Later that night, CT takes me to the delicious Josephines where we celebrate me winning a bet, and a last meal together before he leaves. We indulge in delicious white bean humus, delicious wine, and delicious entrees. I took my family there when they came up for graduation. It really is great food and atmosphere. Luckily, it has been super beautiful in Flagstaff, so we sat outside and enjoyed each other's company and conversation. Oh, and me winning a bet. I never win, so I get pretty stoked when I am right and he's wrong. Not even gonna lie. :) After dinner, we run an errand for his giant trip, go back to his house to grab his TINY backpack for his month long vacation, and head back to my house where we finish the wine and hang out.

I couldn't sleep the entire night. Not only was I anxious, I could feel his anxious energy as well.

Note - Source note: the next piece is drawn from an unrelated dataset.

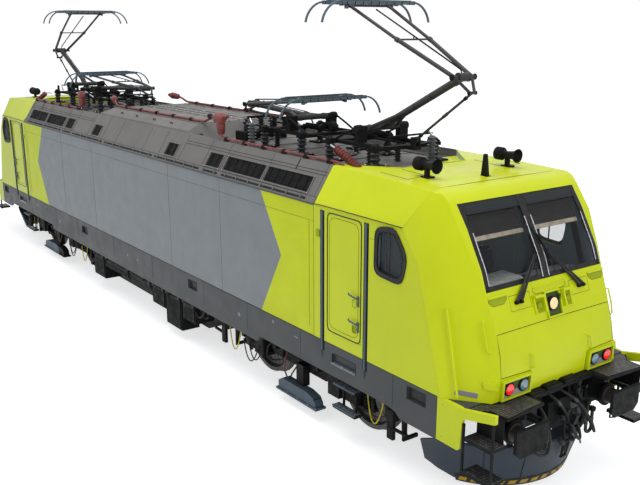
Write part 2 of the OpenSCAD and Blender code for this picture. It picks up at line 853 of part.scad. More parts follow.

Saturday: Woke up at 5:00 am. Made coffee, an english muffin, and CT jumps in the shower. He had to be at his friends house at 5:45 to head down the hill. I drop him off, say our, "see you laters" and I drive away. I was totally fine when I was driving home. As soon as I got home and saw some of his clothes on the floor and realized I won't be seeing him again for a month I cried. Only 5 minutes, to let myself feel sad and let it be done with. I was able to sleep for an hour, but then had to pick up my bountiful basket of produce. After that, went to the chiropractor, and for the first time in two weeks, my headache went away. Taking 6 Advil wasn't making my headache go away, I was grinding my teeth, and it was just miserable. Luckily, my new chiropractor is super rad and fixed me all up. Adjustments are still holding, and I have another appointment on Friday... Thank goodness. This no headache thing is awesome. After that, I went over to my person's house and hung out with her and the family for the entire day. They just bought a new house and were doing work on it, so we watched them demolish stuff. Her boyfriend will be building a fence at the new house for the next couple of weeks, so that means she will be up here every weekend. Which will also help this next month go by quickly. I hope.

Sunday: Went to a movie with my person and family then went home, read, cleaned, baked muffins, and watched Downton Abbey, my British guilty pleasure. I highly recommend the show. It's awfully delicious.

Now it is Monday. My boss is gone for the week, and it seems to be quiet. Granted, it is only 8:40, but I came in with only 10 emails... Usually it's about 100. I am hoping for a slow, quiet week. Although, when it's quiet, I always want to walk down the hallway and see CT (yes, we work together... but in totally different fields).

July 15th. I pick him up. I hope it goes by quickly. Especially since that's when HP is coming out and he is going with me! Probably just to see my true nerdiness come out. :)

Sunday, June 12, 2011

life with no school.

So, I have been done with school for awhile now... and there are still times during the weekend where I have these, "oh shit, I have to work on my thesis or do my homework" moments... It's happened the past two Sunday's, when I have spent all day in my pajamas reading by my coy pond or playing video games. It has been so nice to not have school; I am catching up on reading for fun, enjoying life, and SLEEP. There were so many nights, so many weeks, so many months of me hardly sleeping, and now I sleep so peacefully and soundly.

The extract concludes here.